Areas overlooked by this approach to ESG strategies include identifying tax and other cost-saving strategies and addressing changes in regulatory reporting requirements. These areas are the non-glamorous and often underappreciated parts of an ESG strategy. The benefits of cost-saving strategies are apparent. Strategies responding to ESG reporting regulations are also significant since the information reported can affect stock prices. Regulatory ESG reporting is designed to make ESG reporting comparable across companies and industries. It is meant to give investors and the public actionable information when making an investment or purchasing decision. This means ESG laggards will be punished and leaders rewarded.

Finally, an ESG strategy must be more than reducing costs, meeting regulatory requirements, or improving a company’s reputation. It needs to be embedded in a company’s overall strategic mission. It should touch upon every significant corporate decision, from procurement to capital spending. By embedding ESG practices within an organization’s workflow, they are no longer ESG practices and transform into “best industry practices.”

After 2-3 years, percentage of corporations that generated significant value from ESG:

Source: Workiva 2023 Global ESG Practitioner Survey

Governance

The importance of a solid corporate structure cannot be understated. Senior management must control messaging, establish policy, and identify ESG factors driving corporate value.

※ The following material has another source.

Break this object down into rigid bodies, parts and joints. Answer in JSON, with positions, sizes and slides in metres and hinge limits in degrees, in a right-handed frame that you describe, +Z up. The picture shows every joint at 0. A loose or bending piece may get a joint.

The value of a company can be negatively affected when ESG messaging goes amuck, ESG risks are ignored, or opportunities are wasted. All situations are more likely to occur without strong governance. Below are some elements that should be incorporated into any ESG governance structure.

Committee Formation:It is best practice to form an ESG committee comprised of a cross-section of business heads. The business head can oversee their respective areas while coordinating activities with the entire group.

ESG Policy:An ESG policy establishes formal policies and procedures that are communicated to the entire company. A well-developed ESG policy will incorporate the company’s ESG strategic vision and formalize a chain of command, roles and responsibilities, scope, and internal/external reporting guidelines. Supplements can be established for specific reporting areas, such as communications, customer surveys, and regulatory compliance.

Internal controls

Internal controls are not confined to just accounting and financial reporting. ESG information is becoming equally important and requires an equally robust control structure.

Metrics: Conduct an ESG assessment to identify the company’s ESG data requirements. Once identified, determine where the data is located, how often it is needed, and who controls it. Also, determine if the software is required to convert company data into ESG data, such as converting energy usage into greenhouse gas emissions.

Workflow: Once metrics are established, an ESG flow chart and documentation detailing the collection, review, and reporting procedures should be created. In creating a workflow, consider what procedures and controls are required to make the entire workflow auditable by a CPA firm.

Automation: Identify areas where data collection can be automated. Automation improves data quality, reduces collection time, and strengthens internal controls. Automation also helps increase employee acceptance.

Microsoft ESG Governance Structure

The Environmental, Social, and Public Policy Committee of Microsoft’s board of directors provides oversight and guidance on Microsoft’s environmental sustainability strategy and commitments. During at least one meeting each year and on an as-needed basis, our president and vice chair and our chief environmental officer present to this committee on our overall sustainability agenda, including our climate-related work, and solicit high-level input on new and emerging initiatives.

Communications

Today, various departments within public and private companies continuously receive requests for ESG information. B2B customers ask the customer service department for GHG (greenhouse gas) metrics and emission targets. Recruiters and prospective hires are requesting information on diversity initiatives from HR. And ESG rating companies are asking anyone who will respond to complete ESG surveys. As the volume and importance of ESG information increases, so should the control and oversight over ESG communications.

Internal Reporting: Communicating corporate values has been done by companies for many years. Today, it’s more important than ever to communicate values that are important and relevant to employees and recruits. Part of an ESG strategy should include identifying and communicating in a meaningful way socially responsible policies that support employees’ values. Done effectively, an internal ESG narrative backed by action can reduce turnover and make the company more attractive to recruits.

External Reporting: Regardless of the recipient, telling a consistent, accurate ESG story that aligns with an overall business strategy is paramount. Large customers may require environmental sustainability, which can form the basis of a company’s environmental strategy. Marketing ESG messaging can be controlled by the corporate strategy to prevent “Bud Light” branding mishaps. Everything said externally should be controlled and aligned with the company’s desired storyline. No information should be reported externally unless it is in line with the ESG policy.

Investor Reporting: An IR firm plays an integral part in attracting and retaining investors. By organizing and facilitating meetings, presentations, roadshows, conferences, and webinars with investors and analysts, an IR firm can help showcase a company’s social and environmental impact.

Undoubtedly, there is an increasing strategic business need for accurate, timely ESG information. That is why it’s more important than ever to integrate your ESG strategy with a robust organizational structure that creates strong governance, robust internal controls, and communications in line with the corporate strategy. As was said in the beginning, bad ESG information or messaging can lead to bad decisions, lost opportunities, or other serious ramifications.